Open question Debra sent to Jazmin on Feb 9 via Slack: "In this doc (https://docs.google.com/document/d/1ulXkHHp5WvrRS61y0IoaS--YIiBlW1-rrFcD69VXKOc/edit?tab=t.3cmw03b7q6tg) , there is mention that "In early January, we’ll see first results back from the Wave 1 CNB tests which include copy for each of these 3 messaging areas which may also help us make a final selection". Did that test happen? It is describing the same sort of testing that I had described to you as what I recommended: a quick survey of the text of the three options."

Event Timeline

MRaishWMF claimed this task.

We have produced a first draft of the research report. The method used to arrive here entailed:

  • developing an Android survey around 7 GIFs+static images, and an iOS survey around 5 GIFs+static images
  • watching ~9 pilot testers take these surveys, adjusting wording as needed (and also adjusting wording after feedback from the stakeholders and Design Research colleagues)
  • administering the survey to ~130 Android testers (they saw only 5/7 features each) and ~90 iOS testers (who saw all 5 of their features)
  • analyzing the numerical ratings for individual features in conjunction with participants' open-text responses

Closing this task at this point because we've completed data collection and the bulk of analysis.

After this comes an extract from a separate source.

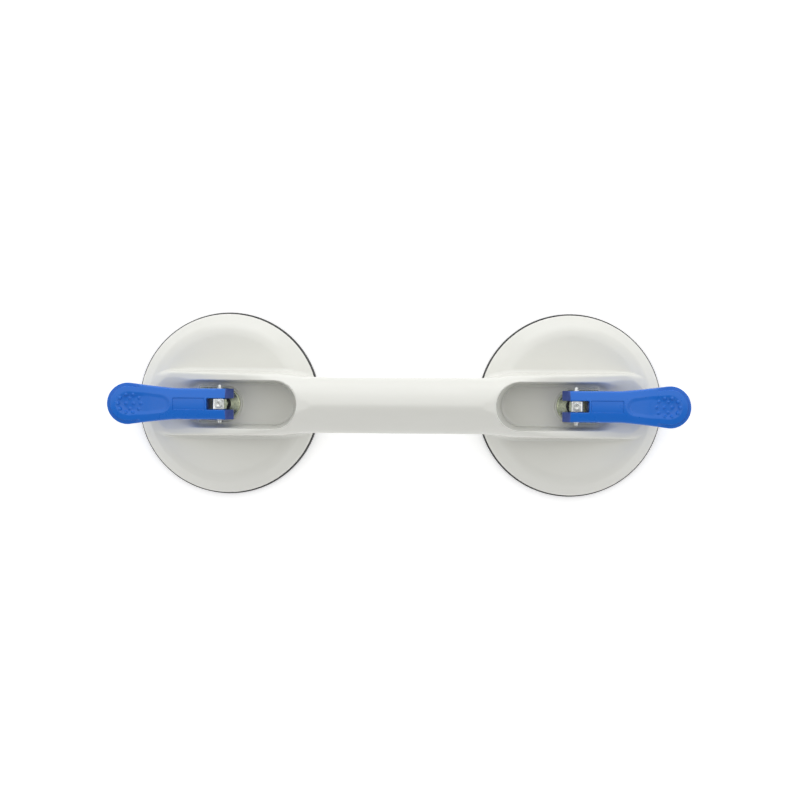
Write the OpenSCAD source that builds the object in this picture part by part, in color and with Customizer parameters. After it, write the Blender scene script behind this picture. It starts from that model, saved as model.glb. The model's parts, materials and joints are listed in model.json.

Coming weeks may see requests for clarification or additional analysis, but at this point it's probably safe to consider this project concluded.

Methodological lesson:

in the future, plan ahead of time to aggressively clean data using open-text responses to identify likely AI or extremely low-effort respondents. Structure the study so that these responses can be removed without compromising the dataset (i.e., it's less problematic to remove these people if you're not aiming for a representative sample, or to make direct comparisons between two samples). This affects the way we phrase our research questions and structure our analysis.

Thank you Mike for your work on this, and for also capturing these methodological learnings!